For years, nothing but the latest and greatest varieties were ever invited to participate in my glorious ensemble. Everything else was much too mundane. So 'been there, done that.' So red geranium.

But with time I've discovered something: Those premium plants came at a premium price -- both in terms of dollars and cents and in terms of time spent tending them. Rarely available locally, the new specimens I'd get by mail order came in 3-inch pots and took years to establish themselves. (If they even survived.) And as often as not, once they did reach maturity, it became evident that they couldn't live up to all the catalog hype. (Probably my most painful lesson came when I paid a total of $60 -- including shipping -- for one "Little Honey" oakleaf hydrangea. Three years later, that shrub is still six inches tall.)

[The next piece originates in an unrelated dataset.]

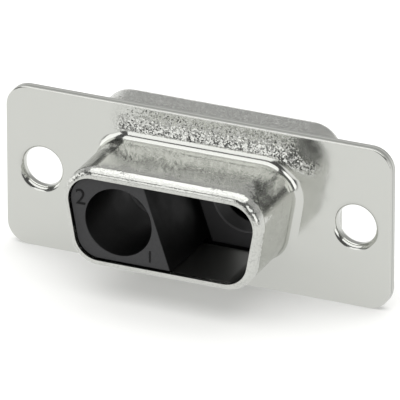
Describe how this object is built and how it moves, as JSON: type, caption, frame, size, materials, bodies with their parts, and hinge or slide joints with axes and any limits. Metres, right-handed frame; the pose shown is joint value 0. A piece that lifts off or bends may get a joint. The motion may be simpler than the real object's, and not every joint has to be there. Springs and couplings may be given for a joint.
{
  "type": "d-sub contact insert",
  "caption": "D-shaped shielded connector housing for large round contacts, with clinched steel shells round a black keyed insulator and a mounting hole at each end.",
  "frame": {"origin": "midway between the two mounting holes, on the front face of the flange", "axes": "+X along the flange, +Z to the wide side of the D, -Y out of the mating side"},
  "size_m": [0.0306, 0.0123, 0.0126],
  "materials": {
    "tin_plated_steel": "satin, as drawn and tin plated",
    "black_moulding": "fine moulded matt"
  },
  "bodies": {
    "root": {"front_shell": "tin_plated_steel", "rear_shell": "tin_plated_steel", "front_insulator": "black_moulding", "rear_insulator": "black_moulding"}
  },
  "joints": []
}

Not that all new plants are bad of, course. I've already professed my love for geranium 'Rozanne' many times. I guess I'm just coming to realize that not all OLD plants are bad either; that there's a reason why some of the standbys have remained popular for decades.

I'm also learning that gardening is not really about the specific plants that you grow anyway. It's much more about how and why you use specific plants.

That idea was really brought home to me as we started loading photos onto the O&E online photo gallery. With even a cursory glance through those pictures it's easy to see that a garden is more about a gardener's own personality than about specific plants. Ten gardeners can use the very same plants and come up with 10 very different gardens.

I find that really exciting. Much more exciting than waiting for the next batch of new introductions. (But don't hold me to that in January when the new catalogs hit my mailbox... ;0)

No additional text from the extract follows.